* _Instruction_
Reproduce exactly the section that begins at the line containing "middle = centre.clone().addScaledVector(forward, -TRIM_INSET);" and ends at the line containing "in imported if", both lines included; omit all other lines.

---*---

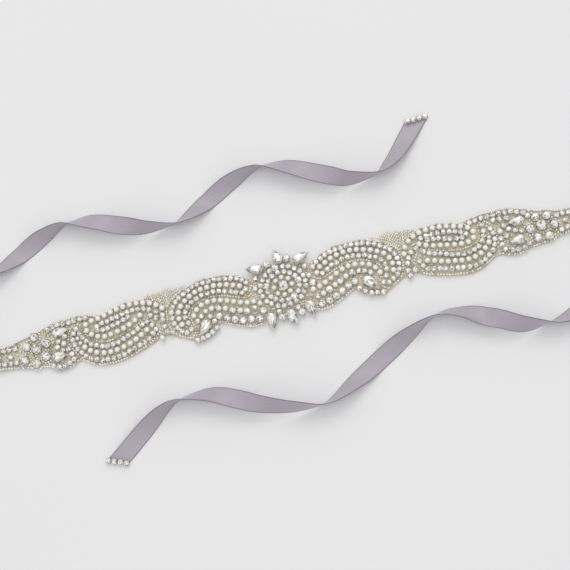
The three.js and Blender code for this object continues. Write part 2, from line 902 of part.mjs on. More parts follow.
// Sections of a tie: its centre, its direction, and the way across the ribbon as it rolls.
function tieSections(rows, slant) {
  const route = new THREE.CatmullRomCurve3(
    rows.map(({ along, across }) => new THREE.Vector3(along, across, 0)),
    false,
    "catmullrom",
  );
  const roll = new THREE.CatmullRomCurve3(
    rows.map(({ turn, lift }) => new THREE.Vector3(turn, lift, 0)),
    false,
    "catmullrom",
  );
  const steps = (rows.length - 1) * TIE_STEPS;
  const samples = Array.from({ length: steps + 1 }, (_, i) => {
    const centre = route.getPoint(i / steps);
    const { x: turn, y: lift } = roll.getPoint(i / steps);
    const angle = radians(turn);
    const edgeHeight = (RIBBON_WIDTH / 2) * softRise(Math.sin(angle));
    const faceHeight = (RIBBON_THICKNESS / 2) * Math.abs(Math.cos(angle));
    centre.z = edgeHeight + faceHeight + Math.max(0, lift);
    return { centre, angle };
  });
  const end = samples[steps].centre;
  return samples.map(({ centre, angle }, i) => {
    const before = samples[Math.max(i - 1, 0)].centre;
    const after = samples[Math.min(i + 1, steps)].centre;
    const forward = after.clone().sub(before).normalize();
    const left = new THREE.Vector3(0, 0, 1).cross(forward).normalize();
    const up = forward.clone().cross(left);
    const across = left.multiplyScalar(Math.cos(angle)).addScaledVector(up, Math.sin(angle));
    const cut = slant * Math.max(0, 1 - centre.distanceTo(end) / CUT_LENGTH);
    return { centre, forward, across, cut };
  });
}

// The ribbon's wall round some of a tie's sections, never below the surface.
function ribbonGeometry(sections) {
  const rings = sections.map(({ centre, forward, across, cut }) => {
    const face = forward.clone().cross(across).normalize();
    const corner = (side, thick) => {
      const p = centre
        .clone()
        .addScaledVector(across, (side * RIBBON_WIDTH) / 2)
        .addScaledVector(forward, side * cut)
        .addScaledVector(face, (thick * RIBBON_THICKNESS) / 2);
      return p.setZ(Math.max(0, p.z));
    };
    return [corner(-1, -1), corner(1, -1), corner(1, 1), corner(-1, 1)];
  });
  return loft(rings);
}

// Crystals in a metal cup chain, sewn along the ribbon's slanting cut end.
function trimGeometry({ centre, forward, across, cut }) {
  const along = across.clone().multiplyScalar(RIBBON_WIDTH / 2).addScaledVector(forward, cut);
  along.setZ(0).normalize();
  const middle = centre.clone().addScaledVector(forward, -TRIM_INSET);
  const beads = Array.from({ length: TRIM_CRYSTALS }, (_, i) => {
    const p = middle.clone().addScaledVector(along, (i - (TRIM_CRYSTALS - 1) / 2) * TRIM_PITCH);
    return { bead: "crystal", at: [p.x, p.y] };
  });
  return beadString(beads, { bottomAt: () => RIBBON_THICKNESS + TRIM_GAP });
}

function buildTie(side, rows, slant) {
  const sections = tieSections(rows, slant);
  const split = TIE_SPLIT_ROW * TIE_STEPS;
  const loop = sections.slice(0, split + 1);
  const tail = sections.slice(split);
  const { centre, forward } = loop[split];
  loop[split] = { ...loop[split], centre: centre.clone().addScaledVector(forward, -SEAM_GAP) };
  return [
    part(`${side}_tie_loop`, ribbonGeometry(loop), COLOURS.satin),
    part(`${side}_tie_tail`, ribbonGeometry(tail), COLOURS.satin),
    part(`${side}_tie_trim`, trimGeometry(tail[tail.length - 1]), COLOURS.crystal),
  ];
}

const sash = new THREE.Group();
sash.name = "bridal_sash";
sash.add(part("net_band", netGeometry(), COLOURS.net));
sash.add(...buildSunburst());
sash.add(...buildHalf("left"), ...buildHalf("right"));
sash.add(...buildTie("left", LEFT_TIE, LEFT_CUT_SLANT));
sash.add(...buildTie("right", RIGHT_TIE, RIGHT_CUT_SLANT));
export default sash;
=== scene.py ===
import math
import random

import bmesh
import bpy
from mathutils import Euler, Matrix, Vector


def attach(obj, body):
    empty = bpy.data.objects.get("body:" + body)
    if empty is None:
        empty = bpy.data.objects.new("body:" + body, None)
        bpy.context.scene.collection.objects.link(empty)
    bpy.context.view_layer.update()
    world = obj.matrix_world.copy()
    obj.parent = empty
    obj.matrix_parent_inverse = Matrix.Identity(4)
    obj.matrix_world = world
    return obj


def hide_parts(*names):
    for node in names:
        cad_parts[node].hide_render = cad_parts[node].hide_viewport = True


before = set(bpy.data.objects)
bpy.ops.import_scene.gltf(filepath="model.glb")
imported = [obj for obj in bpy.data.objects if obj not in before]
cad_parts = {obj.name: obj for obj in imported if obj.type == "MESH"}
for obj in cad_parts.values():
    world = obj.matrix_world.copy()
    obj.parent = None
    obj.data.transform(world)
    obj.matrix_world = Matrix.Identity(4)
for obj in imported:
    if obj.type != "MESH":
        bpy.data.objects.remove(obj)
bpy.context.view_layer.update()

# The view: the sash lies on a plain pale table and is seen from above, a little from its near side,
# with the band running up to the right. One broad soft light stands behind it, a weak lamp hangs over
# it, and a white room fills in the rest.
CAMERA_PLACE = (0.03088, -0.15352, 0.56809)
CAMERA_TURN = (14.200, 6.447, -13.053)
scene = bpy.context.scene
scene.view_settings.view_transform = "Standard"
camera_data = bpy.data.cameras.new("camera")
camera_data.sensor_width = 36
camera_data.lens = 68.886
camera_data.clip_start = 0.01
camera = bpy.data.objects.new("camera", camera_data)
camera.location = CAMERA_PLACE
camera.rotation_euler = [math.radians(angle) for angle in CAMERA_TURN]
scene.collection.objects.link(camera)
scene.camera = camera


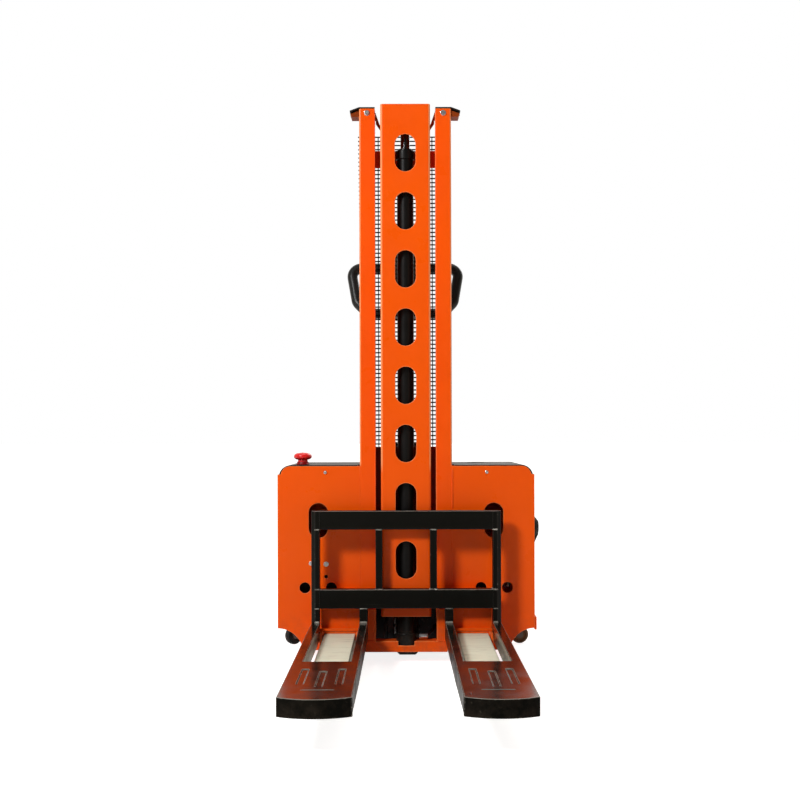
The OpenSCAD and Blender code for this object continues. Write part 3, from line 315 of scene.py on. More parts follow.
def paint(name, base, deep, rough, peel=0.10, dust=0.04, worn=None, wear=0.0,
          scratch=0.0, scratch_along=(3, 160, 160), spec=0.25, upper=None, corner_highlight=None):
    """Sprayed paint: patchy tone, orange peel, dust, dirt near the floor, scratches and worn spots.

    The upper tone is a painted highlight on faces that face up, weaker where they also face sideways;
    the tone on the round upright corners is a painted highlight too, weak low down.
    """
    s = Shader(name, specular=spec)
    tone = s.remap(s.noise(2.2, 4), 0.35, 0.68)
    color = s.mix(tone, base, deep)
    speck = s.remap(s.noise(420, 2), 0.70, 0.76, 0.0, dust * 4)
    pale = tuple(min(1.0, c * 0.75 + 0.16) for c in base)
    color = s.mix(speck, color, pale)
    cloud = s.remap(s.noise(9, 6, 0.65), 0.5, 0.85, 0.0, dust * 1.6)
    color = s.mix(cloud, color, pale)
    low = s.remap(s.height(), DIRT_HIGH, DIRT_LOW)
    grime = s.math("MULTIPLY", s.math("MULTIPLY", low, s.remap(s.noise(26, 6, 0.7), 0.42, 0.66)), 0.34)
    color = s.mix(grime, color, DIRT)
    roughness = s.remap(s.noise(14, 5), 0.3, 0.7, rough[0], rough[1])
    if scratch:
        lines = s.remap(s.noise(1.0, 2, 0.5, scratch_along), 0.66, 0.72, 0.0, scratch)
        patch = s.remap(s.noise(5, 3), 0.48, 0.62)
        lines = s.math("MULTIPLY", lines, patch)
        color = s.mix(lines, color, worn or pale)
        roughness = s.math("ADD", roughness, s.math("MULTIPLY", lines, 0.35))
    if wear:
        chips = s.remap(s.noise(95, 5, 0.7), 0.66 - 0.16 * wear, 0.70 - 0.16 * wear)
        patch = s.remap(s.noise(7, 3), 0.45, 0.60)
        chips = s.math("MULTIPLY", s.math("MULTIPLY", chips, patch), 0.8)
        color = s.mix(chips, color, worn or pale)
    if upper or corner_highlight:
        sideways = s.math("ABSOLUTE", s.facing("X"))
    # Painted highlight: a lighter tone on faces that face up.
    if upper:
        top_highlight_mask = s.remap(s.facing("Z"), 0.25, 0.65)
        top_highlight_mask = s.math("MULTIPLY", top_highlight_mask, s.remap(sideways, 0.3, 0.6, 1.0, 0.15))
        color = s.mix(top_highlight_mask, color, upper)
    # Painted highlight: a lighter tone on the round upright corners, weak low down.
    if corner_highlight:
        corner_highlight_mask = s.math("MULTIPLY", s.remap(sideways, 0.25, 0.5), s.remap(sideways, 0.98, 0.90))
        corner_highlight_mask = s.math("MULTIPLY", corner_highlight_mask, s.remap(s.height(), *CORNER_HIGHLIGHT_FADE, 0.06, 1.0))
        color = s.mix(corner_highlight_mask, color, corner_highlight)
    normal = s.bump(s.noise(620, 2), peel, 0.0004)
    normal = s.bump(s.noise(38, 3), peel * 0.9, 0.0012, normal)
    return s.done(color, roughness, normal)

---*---

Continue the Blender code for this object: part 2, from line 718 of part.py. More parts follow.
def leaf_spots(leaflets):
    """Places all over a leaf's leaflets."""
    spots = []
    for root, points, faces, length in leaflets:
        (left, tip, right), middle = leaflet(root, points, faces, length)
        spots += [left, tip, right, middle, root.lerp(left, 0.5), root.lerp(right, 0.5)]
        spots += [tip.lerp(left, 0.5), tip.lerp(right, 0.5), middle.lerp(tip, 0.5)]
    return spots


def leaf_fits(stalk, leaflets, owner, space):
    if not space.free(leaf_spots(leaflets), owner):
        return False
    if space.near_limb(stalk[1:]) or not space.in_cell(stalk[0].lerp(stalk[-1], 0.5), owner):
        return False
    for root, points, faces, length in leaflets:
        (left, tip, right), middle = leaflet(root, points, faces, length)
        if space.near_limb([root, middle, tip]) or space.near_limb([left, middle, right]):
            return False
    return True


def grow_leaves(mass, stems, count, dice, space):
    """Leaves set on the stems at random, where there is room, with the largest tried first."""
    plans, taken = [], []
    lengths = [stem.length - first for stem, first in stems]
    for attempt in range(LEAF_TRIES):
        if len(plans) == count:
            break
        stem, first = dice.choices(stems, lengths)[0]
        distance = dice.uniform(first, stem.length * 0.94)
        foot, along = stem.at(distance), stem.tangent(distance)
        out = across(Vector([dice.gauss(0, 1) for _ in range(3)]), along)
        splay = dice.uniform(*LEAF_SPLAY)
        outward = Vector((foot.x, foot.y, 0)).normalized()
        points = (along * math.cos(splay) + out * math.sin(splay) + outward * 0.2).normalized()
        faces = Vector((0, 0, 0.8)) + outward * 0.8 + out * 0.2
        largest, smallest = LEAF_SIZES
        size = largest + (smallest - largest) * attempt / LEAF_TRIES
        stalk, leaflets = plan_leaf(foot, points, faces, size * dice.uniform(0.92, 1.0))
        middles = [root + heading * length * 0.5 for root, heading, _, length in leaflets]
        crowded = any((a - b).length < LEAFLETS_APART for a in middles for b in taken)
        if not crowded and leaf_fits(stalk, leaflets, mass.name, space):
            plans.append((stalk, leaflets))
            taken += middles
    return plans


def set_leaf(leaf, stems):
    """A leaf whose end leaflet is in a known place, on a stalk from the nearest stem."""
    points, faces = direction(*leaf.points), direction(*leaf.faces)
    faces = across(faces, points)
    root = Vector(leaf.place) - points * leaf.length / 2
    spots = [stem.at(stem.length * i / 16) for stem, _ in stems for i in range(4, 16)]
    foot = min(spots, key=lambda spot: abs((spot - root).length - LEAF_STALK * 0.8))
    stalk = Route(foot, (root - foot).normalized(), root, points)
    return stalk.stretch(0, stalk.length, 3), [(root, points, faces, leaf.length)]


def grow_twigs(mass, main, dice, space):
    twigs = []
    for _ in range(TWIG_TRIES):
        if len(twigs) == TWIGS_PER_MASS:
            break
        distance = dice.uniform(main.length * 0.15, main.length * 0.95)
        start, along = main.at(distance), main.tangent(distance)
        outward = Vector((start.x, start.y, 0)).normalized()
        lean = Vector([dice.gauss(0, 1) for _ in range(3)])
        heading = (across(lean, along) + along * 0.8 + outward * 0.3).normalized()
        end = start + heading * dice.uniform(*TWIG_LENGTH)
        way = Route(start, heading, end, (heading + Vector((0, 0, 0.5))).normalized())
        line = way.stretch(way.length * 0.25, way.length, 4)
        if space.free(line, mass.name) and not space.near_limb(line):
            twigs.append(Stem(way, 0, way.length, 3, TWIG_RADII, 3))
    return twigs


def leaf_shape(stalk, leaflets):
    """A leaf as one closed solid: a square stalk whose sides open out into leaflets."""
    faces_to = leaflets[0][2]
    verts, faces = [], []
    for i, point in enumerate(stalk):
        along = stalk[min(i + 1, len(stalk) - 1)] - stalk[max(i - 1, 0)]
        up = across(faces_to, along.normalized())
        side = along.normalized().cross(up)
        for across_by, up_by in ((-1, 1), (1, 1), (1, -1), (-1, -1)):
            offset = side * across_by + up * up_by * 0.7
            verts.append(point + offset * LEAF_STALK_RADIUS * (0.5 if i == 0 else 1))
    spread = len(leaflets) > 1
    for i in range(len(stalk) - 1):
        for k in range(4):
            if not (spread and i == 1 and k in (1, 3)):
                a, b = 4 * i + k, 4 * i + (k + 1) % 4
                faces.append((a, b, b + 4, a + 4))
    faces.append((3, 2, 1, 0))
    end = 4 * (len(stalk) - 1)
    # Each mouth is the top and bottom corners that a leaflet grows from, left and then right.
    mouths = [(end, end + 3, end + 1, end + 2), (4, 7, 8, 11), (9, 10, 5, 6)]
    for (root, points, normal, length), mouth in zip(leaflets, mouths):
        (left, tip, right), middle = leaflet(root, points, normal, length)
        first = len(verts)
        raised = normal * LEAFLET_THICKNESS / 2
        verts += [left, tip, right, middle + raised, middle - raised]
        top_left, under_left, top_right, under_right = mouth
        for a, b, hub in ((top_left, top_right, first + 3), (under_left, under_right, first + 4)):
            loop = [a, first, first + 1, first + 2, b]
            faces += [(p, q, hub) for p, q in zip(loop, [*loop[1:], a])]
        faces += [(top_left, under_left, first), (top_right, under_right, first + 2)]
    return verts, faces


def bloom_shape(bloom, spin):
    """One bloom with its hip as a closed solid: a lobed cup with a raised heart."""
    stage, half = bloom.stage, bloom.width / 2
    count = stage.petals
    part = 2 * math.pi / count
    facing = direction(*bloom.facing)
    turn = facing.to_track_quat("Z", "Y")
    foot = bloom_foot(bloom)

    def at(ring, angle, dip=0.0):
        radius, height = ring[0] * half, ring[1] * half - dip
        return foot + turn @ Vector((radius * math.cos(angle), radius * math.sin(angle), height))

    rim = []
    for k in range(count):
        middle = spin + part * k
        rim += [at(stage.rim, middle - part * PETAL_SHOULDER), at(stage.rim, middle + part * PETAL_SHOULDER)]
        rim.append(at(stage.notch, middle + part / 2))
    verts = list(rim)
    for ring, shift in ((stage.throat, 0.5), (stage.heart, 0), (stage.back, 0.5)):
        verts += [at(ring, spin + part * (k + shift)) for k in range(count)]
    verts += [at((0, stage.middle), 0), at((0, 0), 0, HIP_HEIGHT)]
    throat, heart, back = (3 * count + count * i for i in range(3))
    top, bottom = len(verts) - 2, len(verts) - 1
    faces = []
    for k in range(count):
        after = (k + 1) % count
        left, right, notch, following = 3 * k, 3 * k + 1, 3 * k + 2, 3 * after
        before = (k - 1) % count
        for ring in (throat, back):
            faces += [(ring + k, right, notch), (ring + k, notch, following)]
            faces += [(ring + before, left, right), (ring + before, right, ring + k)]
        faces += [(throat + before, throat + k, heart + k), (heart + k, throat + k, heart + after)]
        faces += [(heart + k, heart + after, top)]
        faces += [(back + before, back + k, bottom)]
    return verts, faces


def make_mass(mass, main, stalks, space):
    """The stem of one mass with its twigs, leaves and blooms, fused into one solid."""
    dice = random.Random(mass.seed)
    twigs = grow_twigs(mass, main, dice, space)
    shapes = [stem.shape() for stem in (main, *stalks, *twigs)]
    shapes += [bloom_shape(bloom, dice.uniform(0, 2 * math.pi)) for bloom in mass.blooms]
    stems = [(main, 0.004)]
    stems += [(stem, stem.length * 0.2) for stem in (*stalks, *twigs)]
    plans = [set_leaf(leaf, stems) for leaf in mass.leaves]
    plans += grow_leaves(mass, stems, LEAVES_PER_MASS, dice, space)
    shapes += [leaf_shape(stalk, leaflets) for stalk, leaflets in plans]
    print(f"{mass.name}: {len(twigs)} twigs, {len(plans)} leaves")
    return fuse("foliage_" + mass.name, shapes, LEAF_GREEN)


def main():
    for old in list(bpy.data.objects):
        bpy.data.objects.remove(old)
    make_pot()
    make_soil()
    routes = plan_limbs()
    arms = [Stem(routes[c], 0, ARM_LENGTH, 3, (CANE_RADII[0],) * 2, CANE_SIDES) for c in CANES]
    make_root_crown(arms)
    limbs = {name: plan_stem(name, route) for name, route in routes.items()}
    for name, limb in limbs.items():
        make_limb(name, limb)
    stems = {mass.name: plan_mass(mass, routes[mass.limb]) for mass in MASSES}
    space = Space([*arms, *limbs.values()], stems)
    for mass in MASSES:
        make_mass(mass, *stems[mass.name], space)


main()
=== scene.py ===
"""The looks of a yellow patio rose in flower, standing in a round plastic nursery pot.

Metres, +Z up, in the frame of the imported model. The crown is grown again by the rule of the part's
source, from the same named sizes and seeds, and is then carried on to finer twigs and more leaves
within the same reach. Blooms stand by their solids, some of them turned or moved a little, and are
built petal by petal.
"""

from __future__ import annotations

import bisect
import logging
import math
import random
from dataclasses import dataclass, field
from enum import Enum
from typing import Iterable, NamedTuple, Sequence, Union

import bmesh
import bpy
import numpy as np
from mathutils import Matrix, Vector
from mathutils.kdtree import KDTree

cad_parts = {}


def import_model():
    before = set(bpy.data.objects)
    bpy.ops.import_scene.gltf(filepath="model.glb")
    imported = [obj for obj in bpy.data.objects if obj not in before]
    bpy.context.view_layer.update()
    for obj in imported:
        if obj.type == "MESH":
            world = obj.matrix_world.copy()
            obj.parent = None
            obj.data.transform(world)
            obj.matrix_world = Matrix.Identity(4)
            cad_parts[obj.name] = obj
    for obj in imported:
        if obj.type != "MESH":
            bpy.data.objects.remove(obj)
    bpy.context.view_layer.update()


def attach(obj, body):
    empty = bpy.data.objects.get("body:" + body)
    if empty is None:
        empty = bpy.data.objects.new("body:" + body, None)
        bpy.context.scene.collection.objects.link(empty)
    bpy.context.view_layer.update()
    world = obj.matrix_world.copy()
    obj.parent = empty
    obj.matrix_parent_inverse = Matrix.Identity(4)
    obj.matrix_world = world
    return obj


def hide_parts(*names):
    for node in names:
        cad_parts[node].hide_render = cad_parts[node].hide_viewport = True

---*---

* _Result of the exercise_
  const middle = centre.clone().addScaledVector(forward, -TRIM_INSET);
  const beads = Array.from({ length: TRIM_CRYSTALS }, (_, i) => {
    const p = middle.clone().addScaledVector(along, (i - (TRIM_CRYSTALS - 1) / 2) * TRIM_PITCH);
    return { bead: "crystal", at: [p.x, p.y] };
  });
  return beadString(beads, { bottomAt: () => RIBBON_THICKNESS + TRIM_GAP });
}

function buildTie(side, rows, slant) {
  const sections = tieSections(rows, slant);
  const split = TIE_SPLIT_ROW * TIE_STEPS;
  const loop = sections.slice(0, split + 1);
  const tail = sections.slice(split);
  const { centre, forward } = loop[split];
  loop[split] = { ...loop[split], centre: centre.clone().addScaledVector(forward, -SEAM_GAP) };
  return [
    part(`${side}_tie_loop`, ribbonGeometry(loop), COLOURS.satin),
    part(`${side}_tie_tail`, ribbonGeometry(tail), COLOURS.satin),
    part(`${side}_tie_trim`, trimGeometry(tail[tail.length - 1]), COLOURS.crystal),
  ];
}

const sash = new THREE.Group();
sash.name = "bridal_sash";
sash.add(part("net_band", netGeometry(), COLOURS.net));
sash.add(...buildSunburst());
sash.add(...buildHalf("left"), ...buildHalf("right"));
sash.add(...buildTie("left", LEFT_TIE, LEFT_CUT_SLANT));
sash.add(...buildTie("right", RIGHT_TIE, RIGHT_CUT_SLANT));
export default sash;
=== scene.py ===
import math
import random

import bmesh
import bpy
from mathutils import Euler, Matrix, Vector


def attach(obj, body):
    empty = bpy.data.objects.get("body:" + body)
    if empty is None:
        empty = bpy.data.objects.new("body:" + body, None)
        bpy.context.scene.collection.objects.link(empty)
    bpy.context.view_layer.update()
    world = obj.matrix_world.copy()
    obj.parent = empty
    obj.matrix_parent_inverse = Matrix.Identity(4)
    obj.matrix_world = world
    return obj


def hide_parts(*names):
    for node in names:
        cad_parts[node].hide_render = cad_parts[node].hide_viewport = True


before = set(bpy.data.objects)
bpy.ops.import_scene.gltf(filepath="model.glb")
imported = [obj for obj in bpy.data.objects if obj not in before]
cad_parts = {obj.name: obj for obj in imported if obj.type == "MESH"}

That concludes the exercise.